Raffael: Am Anfang war es schwierig, weil ich nach meiner Verletzung aus der Zeit in Kiew noch nicht 100 Prozent fit war. Also musste ich mich erst einmal darauf konzentrieren, fit zu werden - und das im Winter, in dem ich mich sowieso nicht am besten fühle. Aber als ich fit war, habe ich gespielt und wir haben unser Ziel erreicht. Ich würde nicht so ein negatives Fazit ziehen. Das halbe Jahr war sicherlich kein Misserfolg für mich.

SPOX: Dennoch sind Sie im Sommer dann dem Ruf von Favre gefolgt und zur Borussia gewechselt, zu einer besonderen Station in Ihrer Karriere ...

Raffael: ... auf jeden Fall die Beste! (lacht)

SPOX: Offenbar, immerhin sind Sie bereits seit viereinhalb Jahren hier. Was war Ihr emotionalster Moment mit der Borussia?

Raffael: Oh, das waren so viele. Ein Spiel, das ich niemals vergessen werde, war unser Sieg im Mai 2015 gegen Werder Bremen, mit dem wir die Champions League erreicht haben. Wir haben 2:0 gewonnen und ich habe beide Tore gemacht. Dieser Moment war fantastisch.
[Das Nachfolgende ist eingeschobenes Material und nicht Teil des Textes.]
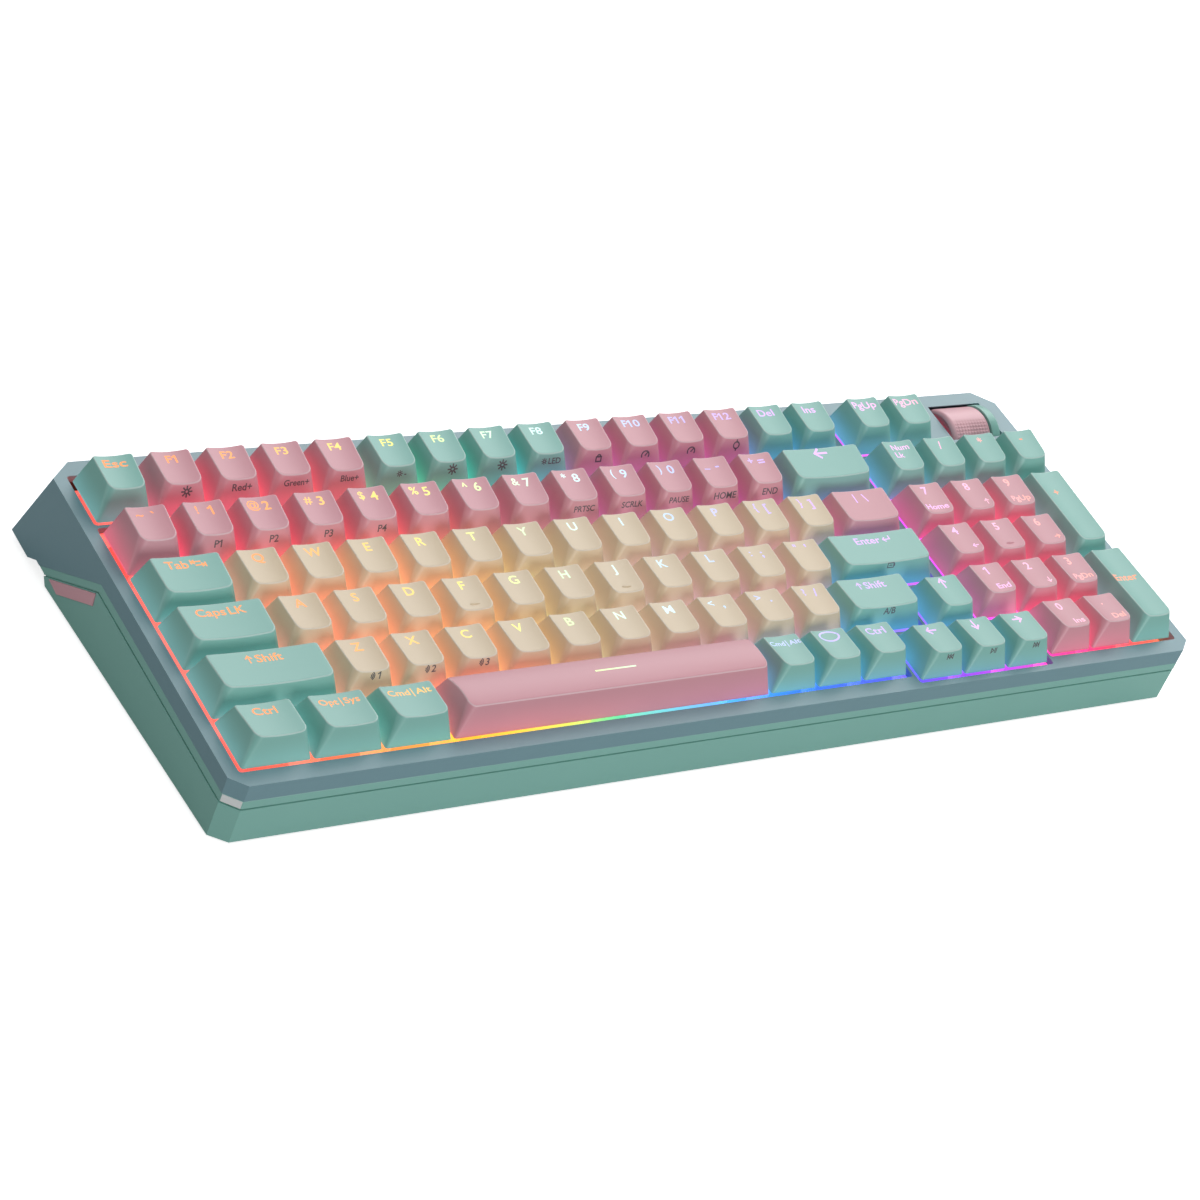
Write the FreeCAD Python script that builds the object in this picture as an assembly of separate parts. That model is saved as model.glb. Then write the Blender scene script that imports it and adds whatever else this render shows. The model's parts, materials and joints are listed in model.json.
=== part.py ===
import FreeCAD, Part
import math
import os

from FreeCAD import Vector

# Compact full-width mechanical keyboard with a roller dial, in millimetres.
# Everything is modelled in "key space": X to the right, Y towards the back along the rows of keys,
# Z square to the rows, with Z = 0 at the rims of the resting keycaps and Y = 0 at the front of the
# lowest letter-block row. place() then tilts key space by the typing angle and sets it on its feet.

# ---- driving dimensions: key layout -------------------------------------------------------------
KEY_PITCH = 19.05
CAP_SIDE_GAP = 0.45          # from a keycap's rim to the edge of its unit cell
LETTER_BLOCK_UNITS = 15.0
CLUSTER_GAP = 3.05           # offset of the arrow keys and of the function row
KEYPAD_GAP = 5.87
KEYPAD_UNITS = 4.0
TYPING_ANGLE = 4.6           # degrees, face of the keys to the desk

# ---- driving dimensions: case -------------------------------------------------------------------
SIDE_BEZEL = 5.3             # cell edge to the case's side
FRONT_BEZEL = 6.25           # cell edge of the lowest row to the case's front, at the face
REAR_BEZEL = 6.85            # cell edge of the function row to the case's rear, at the face
FACE_HEIGHT = 0.6            # the cover's face above the cap rims
CASE_DEPTH = 21.2            # cap rims to the underside, below Y = 0
CASE_WALL = 2.4
REAR_SLOPE = 0.335           # how far the rear face leans back per millimetre of drop
FRONT_CHAMFER = (5.0, 4.2)   # across, along
REAR_CHAMFER = (7.5, 6.3)
COVER_BAND = 5.8             # height of the cover's side band
MIDDLE_BAND = 2.9            # height of the middle frame's band
GROOVE_WIDTH = 0.5
GROOVE_DEPTH = 0.7
OPENING_CLEARANCE = 0.95     # cover opening beyond a key's cell
OPENING_RADIUS = 1.1
FLANK_START = 44.85          # from the case's rear edge to where the cover's flank starts to drop
FLANK_SLOPE = 0.715          # drop of the flank per millimetre towards the rear
HEEL_LENGTH = 15.0           # the cover's heel that reaches down to the desk at the rear
HEEL_LIFT = 0.7
HEEL_BEVEL = (4.6, 3.1)
HEEL_RADIUS = 3.5
ARCH_LENGTH = 8.2            # raised underside between the heel and the bottom case
ARCH_HEIGHT = 2.7

# ---- driving dimensions: switches and boards ----------------------------------------------------
KEY_TRAVEL = 4.0
PLATE_DROP = 6.3             # cap rim to the top of the switch plate
PLATE_THICKNESS = 1.5
PLATE_HOLE = 14.0
SWITCH_FIT = 0.05            # switch housing in its plate hole, per side
SWITCH_DEPTH = 5.0           # plate top to circuit board
BOARD_THICKNESS = 1.6
SWITCH_RISE = 6.6            # housing top above the plate top
STEM_POST_RADIUS = 2.75
STEM_CROSS = (4.0, 1.2)
CROSS_FIT = 0.05
GASKET_THICKNESS = 2.0
BOARD_MARGIN = 0.6
CAVITY_CLEARANCE = 0.6

# ---- driving dimensions: keycaps ----------------------------------------------------------------
CAP_WALL = 1.5
CAP_ROOF = 1.9
DISH_DEPTH = 0.8
RIM_RADIUS = 0.8
FRONT_CORNER_RADIUS = 2.6
BACK_CORNER_RADIUS = 1.0
FRONT_SIDE_INSET = 3.1
BACK_SIDE_INSET = 2.5
# per row, counted from the back: front edge height and setback, back edge height and setback
ROW_PROFILES = [
    (10.4, 3.9, 11.3, 1.5),
    (10.8, 4.0, 11.8, 1.7),
    (9.3, 3.2, 9.7, 1.7),
    (9.2, 3.1, 9.1, 1.7),
    (9.6, 3.0, 9.1, 1.9),
    (10.1, 2.8, 8.8, 2.1),
]
SPACE_CROWN = 1.0
POST_MOUTH = 3.8             # depth of the cross-shaped mouth in a cap's post
CROSS_LENGTH = 3.6           # height of a slider's cross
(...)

Dafür spielst du Fußball. Auch die beiden Siege gegen den FC Bayern im gleichen Jahr waren sehr speziell. Ein Sieg gegen Bayern ist immer ein Feiertag.
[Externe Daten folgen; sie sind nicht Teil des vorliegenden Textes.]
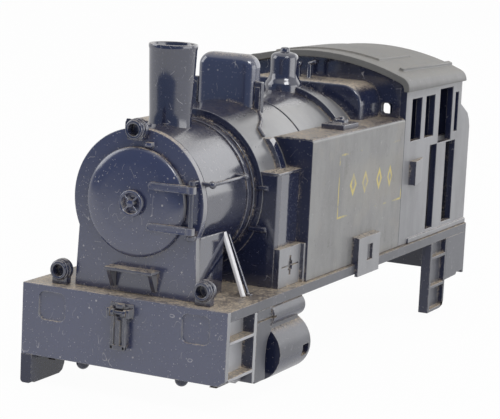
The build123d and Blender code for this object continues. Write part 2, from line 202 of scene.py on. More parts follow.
# %% Sockets as numbers
class Value:
    """A node's output, which adds a Math node wherever it is used as a number."""

    def __init__(self, nodes, socket):
        self.nodes = nodes
        self.socket = socket

    def maths(self, operation, *items, clamp=False):
        settings = {"operation": operation, "use_clamp": clamp}
        return self.nodes.node("ShaderNodeMath", settings, dict(enumerate(items)))

    def __add__(self, other):
        return self.maths("ADD", self, other)

    __radd__ = __add__

    def __mul__(self, other):
        return self.maths("MULTIPLY", self, other)

    __rmul__ = __mul__

    def __sub__(self, other):
        return self.maths("SUBTRACT", self, other)

    def __rsub__(self, other):
        return self.maths("SUBTRACT", other, self)

    def __truediv__(self, other):
        return self.maths("DIVIDE", self, other)

    def __lt__(self, other):
        return self.maths("LESS_THAN", self, other)

    def __abs__(self):
        return self.maths("ABSOLUTE", self)

    def clamp(self):
        return self.maths("ADD", self, 0.0, clamp=True)

    def most(self, other):
        return self.maths("MAXIMUM", self, other)


print("sockets add up")

# %% [markdown]
# `Nodes` wraps a whole tree. Beside the method that adds any node it has the three that masks need most: the
# parts of a vector, a soft step, and a mix of two colours.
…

SPOX: Wie haben Sie die Zeit erlebt, als Favre im Herbst 2015 überraschend nach fünf Niederlagen zum Auftakt zurückgetreten ist?

Raffael: Die ersten drei, vier Tage danach war ich offen gesagt sehr traurig, weil ich nicht erwartet hätte, dass er zurücktritt. Ich glaube, das hat keiner erwartet. Mit ein bisschen Abstand hatte ich Verständnis für seinen Schritt. Das gehört auch zum Fußball. Wenn es nicht so gut läuft, werden Trainer häufig entlassen, also sollten sie auch die Möglichkeit haben, selbst zurückzutreten, wenn sie es für richtig halten.

SPOX: Haben Sie seitdem mit ihm über seine Entscheidung von damals gesprochen?

Raffael: Wir haben uns etwa ein Jahr danach getroffen. Aber über das Thema haben wir nicht gesprochen. Da ging es eher um die Familie, darum wie es so läuft, um die Zukunft. Wir haben noch regelmäßig Kontakt, aber sein Rücktritt liegt in der Vergangenheit, darüber sprechen wir nicht mehr.